At the Fort St George pub, near my house in Cambridge, drinking a coffee and overlooking Midsummer Common and the river Cam.
What are you currently reading?
All the Light We Cannot See by Anthony Doerr, an author I have not read before. It’s a gripping narrative of lives which converge at St Malo in August 1944.
Choose a favourite author and say why you admire her/him
Both Robert Harris’s novels on Cicero and Dreyfus and Hilary Mantel’s, on Thomas Cromwell, demonstrate the true subtle nature of political behaviour and the political process. They offer far more than the ritualised, misleading and over-simplified ways in which politics is so widely understood today.
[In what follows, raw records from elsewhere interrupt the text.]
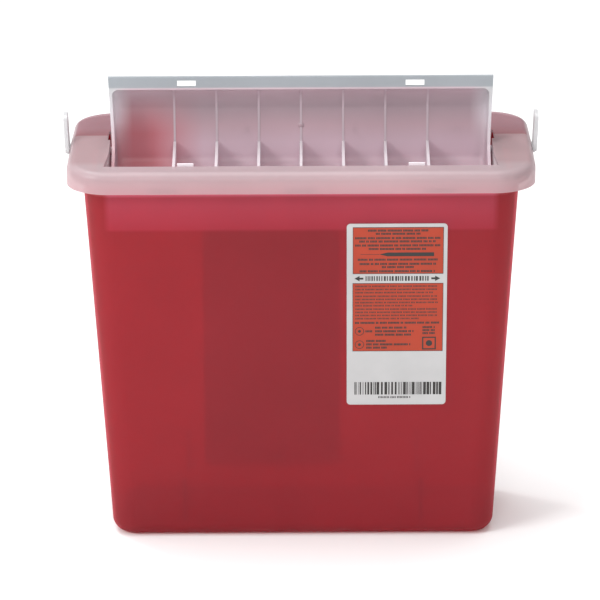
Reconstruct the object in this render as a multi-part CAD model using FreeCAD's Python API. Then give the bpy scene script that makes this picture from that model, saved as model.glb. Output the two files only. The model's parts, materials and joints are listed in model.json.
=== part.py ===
import FreeCAD, Part
import math
import os

# Sharps container: a tapered see-through bin, a press-on lid with a deep well, and a counterbalanced
# door, a scoop on a cross pivot that stands open by its own weight and tips forward to empty its tray.
# Millimetres. X runs across the front, Y towards the back, Z up, from under the middle of the base.

# Bin
BIN_WALL = 1.6
BIN_MOUTH_Z = 222.0
BIN_MOUTH_HALF_X = 127.0
BIN_MOUTH_HALF_Y = 52.0
BIN_MOUTH_CORNER = 17.0
BIN_BASE_CORNER = 14.0
BIN_DRAFT = math.tan(math.radians(3.15))
BIN_FOOT_ROUND = 9.0
BIN_RIM_Z = 233.6
BIN_RIM_HALF_X = 133.5
BIN_RIM_HALF_Y = 58.5
BIN_RIM_CORNER = 24.0
BIN_RIM_LIP_DROP = 7.0

# Ribs inside the foot of the bin, which stop stacked empty bins from jamming
NEST_RIB_X = 71.0
NEST_RIB_THICK = 1.6
NEST_RIB_DEPTH = 3.0
NEST_RIB_TOP_Z = 38.0

# Labels
LABEL_THICK = 0.25
FRONT_LABEL_X = (26.4, 85.1)
FRONT_LABEL_Z = (87.0, 202.0)
REAR_LABEL_X = (-61.0, 23.5)
REAR_LABEL_Z = (14.0, 176.0)
LABEL_CORNER = 2.2

# Lid: a shallow roof with its ridge across the side decks, and a skirt over the bin's rim
LID_HALF_X = 136.5
LID_HALF_Y = 61.5
LID_CORNER = 25.0
LID_SKIN = 1.8
LID_SKIRT_Z = 223.5
LID_FRONT_Z = 235.8
LID_REAR_Z = 238.2
LID_RIDGE_Z = 239.5
LID_RIDGE_Y = 5.0
LID_EDGE_ROUND = 5.0

# Opening in the lid and the well under it
OPENING_HALF_X = 112.6
OPENING_FRONT_Y = -48.5
OPENING_REAR_Y = 15.0
OPENING_CORNER = 2.0
WELL_SKIN = 1.5
WELL_END_DRAFT = 0.035
WELL_FOOT_Z = 197.0
WELL_REAR_FOOT_Z = 224.0
CHEEK_OUTER_X = 118.9
CHEEK_REAR_Y = 4.0
CHEEK_FOOT_Z = 222.0
FLARE_REAR_Y = -6.0
FLARE_WIDE = 2.6
FLARE_DEEP = 12.0

# Recesses beside the door behind its pins, which let it be pressed in from above
RECESS_Y = (-2.6, 15.0)
RECESS_OUTER_X = 114.3
RECESS_FLOOR_Z = 228.0

# Door pivot, and how far the door tips
PIVOT_Y = -6.5
PIVOT_Z = 233.5
PIN_R = 2.5
PIN_PLAY = 0.06
PIN_END_X = 117.4

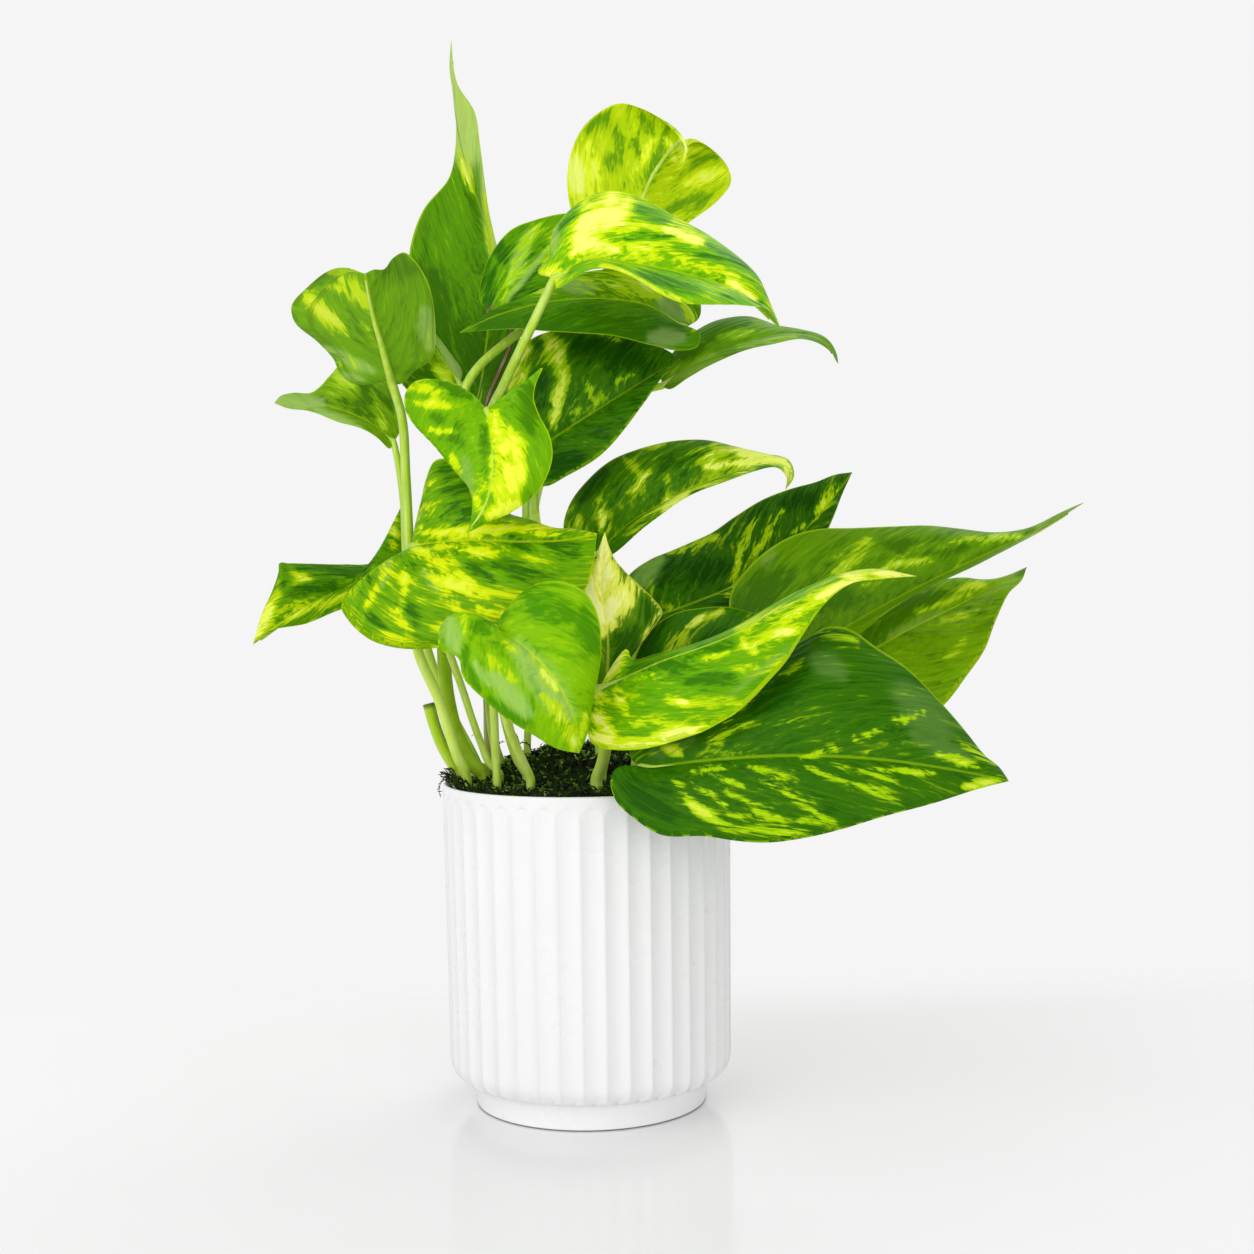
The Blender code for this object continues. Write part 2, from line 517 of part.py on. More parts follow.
def wall_profile():
    """Radius and height down the outside, and how much of the flute's depth is kept."""
    lean = (POT_RADIUS - POT_LOWER_RADIUS) / (POT_HEIGHT - SHOULDER_HEIGHT)
    band = POT_HEIGHT - RIM_BAND
    heights = (band, band - FLUTE_ARCH * 0.4, band - FLUTE_ARCH, SHOULDER_HEIGHT)
    outline = [(POT_RADIUS, POT_HEIGHT, 0)]
    outline += [(POT_RADIUS - lean * (POT_HEIGHT - z), z, 1) for z in heights]
    outline += [(POT_LOWER_RADIUS - 0.7, 16.5, 1), (POT_LOWER_RADIUS - 2.6, 13.6, 1),
                (POT_LOWER_RADIUS - 6.0, FOOT_HEIGHT + 0.3, 0.8), (FOOT_RADIUS, FOOT_HEIGHT, 0),
                (FOOT_BASE_RADIUS, 0, 0)]
    return outline


def spin_solid(name, outline, steps, dip=None):
    """A closed solid of revolution about the Z axis, with its wall hollowed by dip."""
    solid = bmesh.new()
    line = [solid.verts.new((radius * MM, 0, z * MM)) for radius, z, *_ in outline]
    chain = [solid.verts.new((0, 0, outline[0][1] * MM)), *line,
             solid.verts.new((0, 0, outline[-1][1] * MM))]
    edges = [solid.edges.new(pair) for pair in zip(chain, chain[1:])]
    bmesh.ops.spin(solid, geom=chain + edges, axis=(0, 0, 1), cent=(0, 0, 0),
                   angle=2 * math.pi, steps=steps, use_merge=True)
    bmesh.ops.remove_doubles(solid, verts=solid.verts, dist=1e-6)
    if dip:
        keep = {round(z, 3): share for _, z, share in outline}
        for vertex in solid.verts:
            radius = math.hypot(vertex.co.x, vertex.co.y)
            height = vertex.co.z / MM
            share = keep.get(round(height, 3), 0)
            if radius > MM and share:
                angle = math.atan2(vertex.co.y, vertex.co.x)
                inward = share * dip(angle, height) * MM / radius
                vertex.co.x *= 1 - inward
                vertex.co.y *= 1 - inward
    bmesh.ops.recalc_face_normals(solid, faces=solid.faces)
    mesh = bpy.data.meshes.new(name)
    solid.to_mesh(mesh)
    solid.free()
    return mesh


def add_pot(collection, helpers):
    material = make_material("pot", (0.86, 0.86, 0.85), 0.3)
    mesh = spin_solid("pot", wall_profile(), FLUTES * FLUTE_STEPS, flute_dip)
    mesh.transform(Matrix.Rotation(math.radians(FLUTE_TURN), 4, "Z"))
    pot = add_object("pot", mesh, collection, material)
    cavity = [(CAVITY_RADIUS, POT_HEIGHT + 5), (CAVITY_RADIUS, POT_HEIGHT - 4),
              (54.4, 24.0), (51.6, 15.0), (CAVITY_FLOOR_RADIUS, CAVITY_FLOOR)]
    cutter = add_cutter("cavity", spin_solid("cavity", cavity, 48), helpers)
    boolean(pot, cutter, "DIFFERENCE")
    return pot


def add_soil(collection, helpers):
    """The soil fills the cavity with a small gap and has one plain hole for every foot."""
    material = make_material("soil", (0.03, 0.035, 0.015), 0.9)
    gap = SOIL_GAP + 0.1
    outline = [(18.0, SOIL_TOP + SOIL_DOME), (40.0, SOIL_TOP + SOIL_DOME * 0.6),
               (CAVITY_RADIUS - gap, SOIL_TOP), (54.4 - gap, 24.0), (51.6 - gap, 15.2),
               (CAVITY_FLOOR_RADIUS - gap, CAVITY_FLOOR + SOIL_GAP)]
    soil = add_object("soil", spin_solid("soil", outline, 48), collection, material)
    feet = [(leaf["foot"], leaf["stalk_radius"][0]) for leaf in LEAVES.values()]
    feet.append((STUB_FOOT, STUB_RADIUS[0]))
    holes = bmesh.new()
    for (x, y), radius in feet:
        width = (radius + HOLE_CLEARANCE) / math.cos(math.pi / 8) * MM
        made = bmesh.ops.create_cone(holes, cap_ends=True, segments=8, depth=40 * MM,
                                     radius1=width, radius2=width)
        centre = Vector((x, y, HOLE_FLOOR + 20)) * MM
        bmesh.ops.translate(holes, verts=made["verts"], vec=centre)
    mesh = bpy.data.meshes.new("stalk_holes")
    holes.to_mesh(mesh)
    holes.free()
    boolean(soil, add_cutter("stalk_holes", mesh, helpers), "DIFFERENCE")
    return soil


def add_stub(collection):
    """A short cut-off stem beside the left stalks."""
    material = make_material("stem_stub", (0.30, 0.42, 0.06), 0.5)
    path = [np.array([*STUB_FOOT, STALK_FOOT]), np.array([*STUB_FOOT, FOOT_TOP])]
    path += [place(*point) for point in STUB_STALK]
    radii = np.linspace(*STUB_RADIUS, len(path))
    return add_object("stem_stub", tube_mesh("stem_stub", path, radii), collection, material)


def main():
    for item in list(bpy.data.objects):
        bpy.data.objects.remove(item)
    plant = make_collection("potted_golden_pothos")
    helpers = make_collection("cutters", hidden=True)
    add_pot(plant, helpers)
    add_soil(plant, helpers)
    for name, leaf in LEAVES.items():
        add_leaf(name, leaf, plant, helpers)
    add_stub(plant)


main()
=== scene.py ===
import math
import random

import bmesh
import bpy
import numpy as np
from mathutils import Matrix, Vector
from mathutils.noise import fractal


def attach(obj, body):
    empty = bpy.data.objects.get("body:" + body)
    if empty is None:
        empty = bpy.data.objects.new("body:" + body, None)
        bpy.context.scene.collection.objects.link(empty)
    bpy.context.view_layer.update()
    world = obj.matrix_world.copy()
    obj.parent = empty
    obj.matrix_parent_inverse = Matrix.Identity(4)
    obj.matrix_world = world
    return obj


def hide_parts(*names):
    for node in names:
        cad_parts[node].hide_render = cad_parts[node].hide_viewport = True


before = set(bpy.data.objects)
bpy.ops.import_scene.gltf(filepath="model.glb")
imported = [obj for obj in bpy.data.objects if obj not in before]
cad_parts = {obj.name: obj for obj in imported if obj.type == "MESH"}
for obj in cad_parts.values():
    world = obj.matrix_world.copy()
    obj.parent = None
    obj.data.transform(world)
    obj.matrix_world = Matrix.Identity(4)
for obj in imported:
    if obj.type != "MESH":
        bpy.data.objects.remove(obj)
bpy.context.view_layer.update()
mm = 0.001
weld = 1e-6  # corners closer than this are joined
print("frame loaded:", len(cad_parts), "nodes")


# small helpers for objects and shader trees

def addObject(name, data):
    item = bpy.data.objects.new(name, data)
    bpy.context.scene.collection.objects.link(item)
    return item


def meshObject(name, piece, materials):
    mesh = bpy.data.meshes.new(name)
    piece.to_mesh(mesh)
    piece.free()
    for material in materials:
        mesh.materials.append(material)
    return addObject(name, mesh)


def addNode(tree, kind, **settings):
    made = tree.nodes.new(kind)
    for key, value in settings.items():
        setattr(made, key, value)
    return made


def feed(tree, socket, value):
    if isinstance(value, bpy.types.NodeSocket):
        tree.links.new(value, socket)
    else:
        socket.default_value = value


def calc(tree, operation, *values):
    made = addNode(tree, "ShaderNodeMath", operation=operation)
    for socket, value in zip(made.inputs, values):
        feed(tree, socket, value)
    return made.outputs[0]


def softStep(tree, value, low, high, start=0.0, end=1.0):
    made = addNode(tree, "ShaderNodeMapRange", interpolation_type="SMOOTHSTEP")
    for label, given in (("Value", value), ("From Min", low), ("From Max", high),
                         ("To Min", start), ("To Max", end)):
        feed(tree, made.inputs[label], given)
    return made.outputs["Result"]


def blendColour(tree, share, first, second):
    made = addNode(tree, "ShaderNodeMix", data_type="RGBA")
    feed(tree, made.inputs[0], share)
    feed(tree, made.inputs[6], first)
    feed(tree, made.inputs[7], second)
    return made.outputs[2]


# Lays dye over colour: its share goes from start to end while value goes from low to high
def tint(tree, colour, dye, value, low, high, start=0.0, end=1.0):
    return blendColour(tree, softStep(tree, value, low, high, start, end), colour, dye)


def noise(tree, vector, scale, detail=3.0, roughness=0.55):
    made = addNode(tree, "ShaderNodeTexNoise")
    for label, given in (("Vector", vector), ("Scale", scale), ("Detail", detail), ("Roughness", roughness)):
        feed(tree, made.inputs[label], given)
    return made.outputs["Fac"]


def joinVector(tree, *values):
    made = addNode(tree, "ShaderNodeCombineXYZ")
    for socket, value in zip(made.inputs, values):
        feed(tree, socket, value)
    return made.outputs[0]


def splitVector(tree, vector, kind="ShaderNodeSeparateXYZ"):
    made = addNode(tree, kind)
    feed(tree, made.inputs[0], vector)
    return made.outputs


def objectPlace(tree):
    return addNode(tree, "ShaderNodeTexCoord").outputs["Object"]


def attribute(tree, name):
    return addNode(tree, "ShaderNodeAttribute", attribute_name=name).outputs


def newMaterial(name, roughness=0.5, specular=0.5):
    material = bpy.data.materials.new(name)
    material.use_nodes = True
    tree = material.node_tree
    shader = tree.nodes["Principled BSDF"].inputs
    shader["Roughness"].default_value = roughness
    shader["Specular IOR Level"].default_value = specular
    return material, tree, shader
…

Describe the room where you usually write
I work in my study on the ground floor of our house, looking out over our small garden. It contains a good library, various memorabilia and a lot of maps. It has a sofa-bed for visitors.
Which fictional character most resembles you?
I haven’t got a good answer, perhaps because I find that too many novels concerning British politicians show them as caricatures. Perhaps Cicero (though I don’t claim his powers of oratory!) or Cromwell, as portrayed by Harris and Mantel. Or perhaps a more political, less bureaucratic, version of Lewis Eliot in C P Snow’s Strangers and Brothers series.
Who is your hero/heroine from outside literature?
Willy Brandt. He achieved enormous peaceful social change. I also heard him express the thought which should govern the future of social democracy: “The future is red-green”.
‘British Conservative Leaders’ is co-edited by Charles Clarke (Biteback, £25)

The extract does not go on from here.